JULY 13-16, 1863.--Draft Riots in New York City, Troy, and Boston


Washington, D.C., July 14, 1863.
Secretary of War.

        SIR: The enforcement of the draft was yesterday seriously resisted in the ninth district of the city of New York. The mob, variously estimated in numbers up as high as 30,000, attacked the officers of this bureau in the performance of their duty, and destroyed the building in which the draft had been conducted, and many of the rolls, records, and appurtenances connected with the draft. The military and the police force of the city on duty there were overwhelmed and dispersed.
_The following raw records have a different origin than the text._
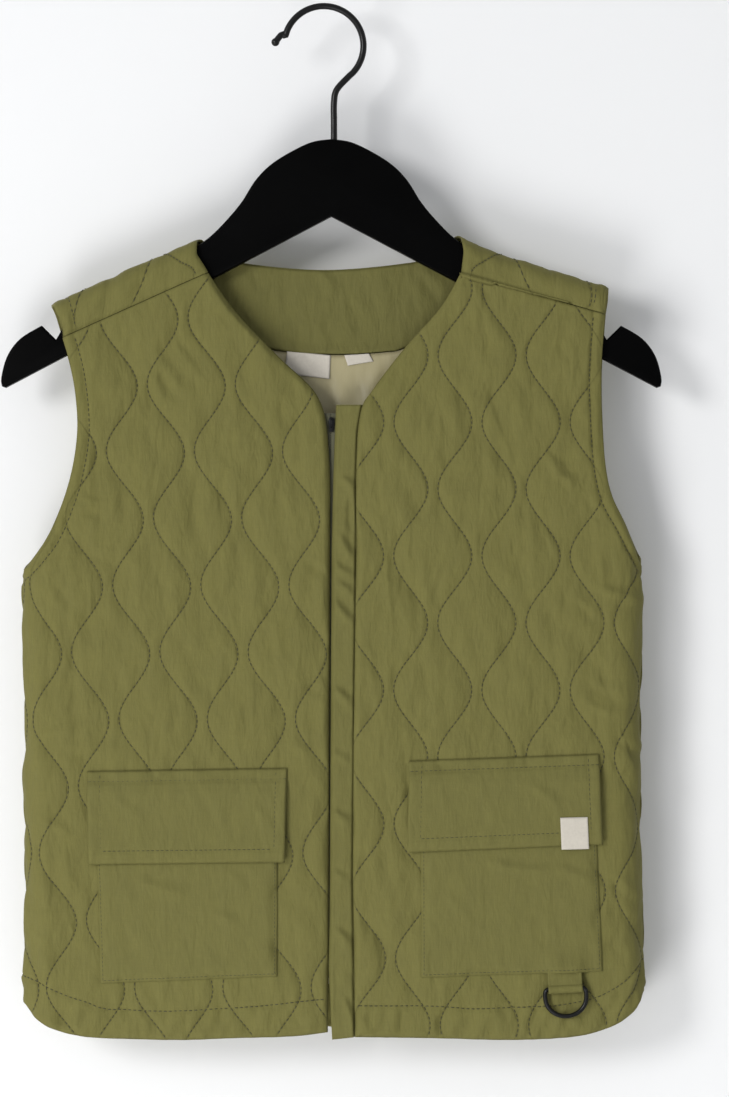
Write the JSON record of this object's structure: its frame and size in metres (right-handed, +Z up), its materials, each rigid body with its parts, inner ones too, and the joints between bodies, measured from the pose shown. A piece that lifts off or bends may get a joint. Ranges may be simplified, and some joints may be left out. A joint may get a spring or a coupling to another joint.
{
  "type": "quilted vest on a hanger",
  "caption": "Child's sleeveless quilted vest with a V-neck, zip placket and flap pockets, hanging open-necked on a notched hanger with a wire hook.",
  "frame": {"origin": "underside of the hook's top, where the hanger rests on a rail", "axes": "+Z up, the vest's front faces -Y, +X towards the wearer's left"},
  "size_m": [0.382, 0.0408, 0.5991],
  "materials": {
    "quilted_cloth": "crisp thin plain weave, quilted, olive green",
    "plain_cloth": "crisp thin plain weave, olive green",
    "lining": "smooth pale khaki lining with a soft sheen",
    "label": "cream woven tape, bare",
    "zip_tape": "dark olive woven tape",
    "black_plastic": "matte black",
    "black_metal": "black satin coating"
  },
  "bodies": {
    "garment": {"back_panel": "quilted_cloth", "front_right": "quilted_cloth", "front_left": "quilted_cloth", "back_neck_facing": "plain_cloth", "back_lining": "lining", "placket_strip": "plain_cloth", "zip_tape": "zip_tape", "zip_slider": "black_metal", "pocket_bag_right": "plain_cloth", "pocket_bag_left": "plain_cloth", "pocket_flap_right": "plain_cloth", "pocket_flap_left": "plain_cloth", "neck_label": "label", "size_label": "label", "flap_label": "label", "ring_tab": "plain_cloth", "hanger_body": "black_plastic", "hanger_hook": "black_metal"},
    "ring": {"d_ring": "black_metal"}
  },
  "joints": [
    {"name": "ring_swing", "type": "hinge", "parent": "garment", "child": "ring", "pos_m": [0.1396, -0.02059, -0.5652], "axis": [-0.9986, 0, -0.0523], "range_deg": [0, 150]}
  ]
}
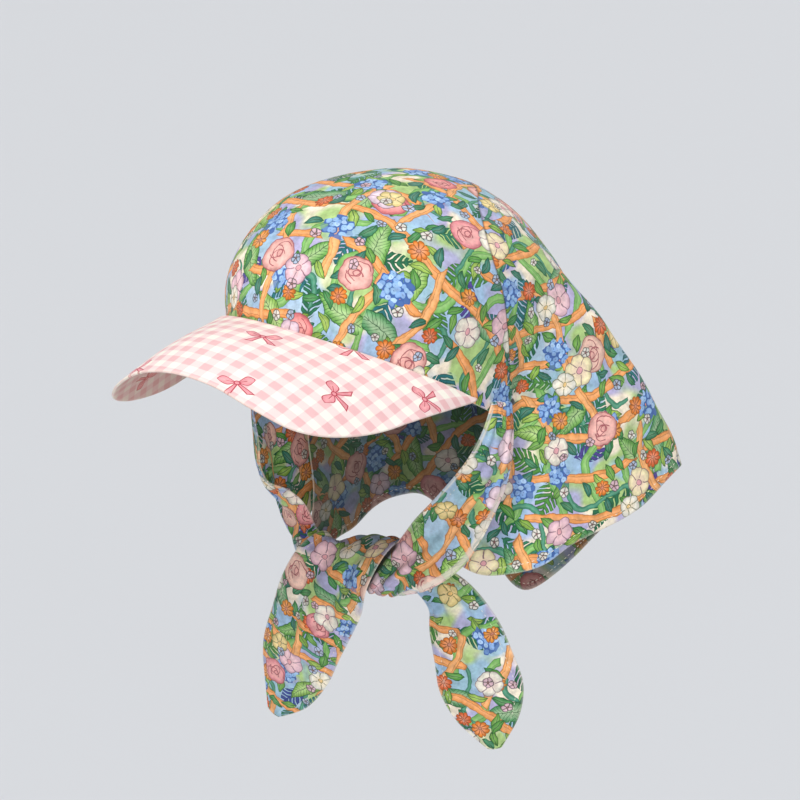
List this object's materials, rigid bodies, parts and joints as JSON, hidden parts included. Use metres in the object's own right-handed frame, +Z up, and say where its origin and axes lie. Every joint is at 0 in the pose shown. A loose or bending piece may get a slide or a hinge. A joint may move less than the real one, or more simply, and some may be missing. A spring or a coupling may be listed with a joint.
{
  "type": "visor headscarf cap",
  "caption": "Soft sun cap with a curved visor, a neck kerchief sewn to the back of the crown, and ties that cross in a half knot under the chin.",
  "frame": {"origin": "the inner face of the crown at its highest point, where the cap sits on the head", "axes": "+Z up, -Y the way the wearer looks, so the visor points along -Y, and +X the wearer's left"},
  "size_m": [0.2197, 0.3126, 0.3391],
  "materials": {
    "floral_cotton": "printed woven cotton, matt",
    "gingham_cotton": "checked woven cotton over a stiff board, matt"
  },
  "bodies": {
    "root": {"crown": "floral_cotton", "visor": "gingham_cotton", "neck_kerchief": "floral_cotton", "left_tie": "floral_cotton", "right_tie": "floral_cotton"}
  },
  "joints": []
}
        In the present condition of things, I do not think the draft can be made without additional force. I therefore recommend that four regiments of infantry and a battery of artillery be sent immediately to New York City, and, without intending to travel beyond the line of my duty, I would state that I think the public interest, so far as my department is concerned, would be greatly promoted if Major General McDowell can be assigned to such command as will enable him to direct the military operations necessary to enforce the draft in the State of New York and New England. 'The numbers and importance in this riot are doubtless greatly exaggerated, but I deem it sufficiently serious to justify the suggestions herein made.

I am, sir, very respectfully, your obedient servant,
Provost-Marshal- General.

Federal troops restore order the proper way in the movie The Gangs of New York.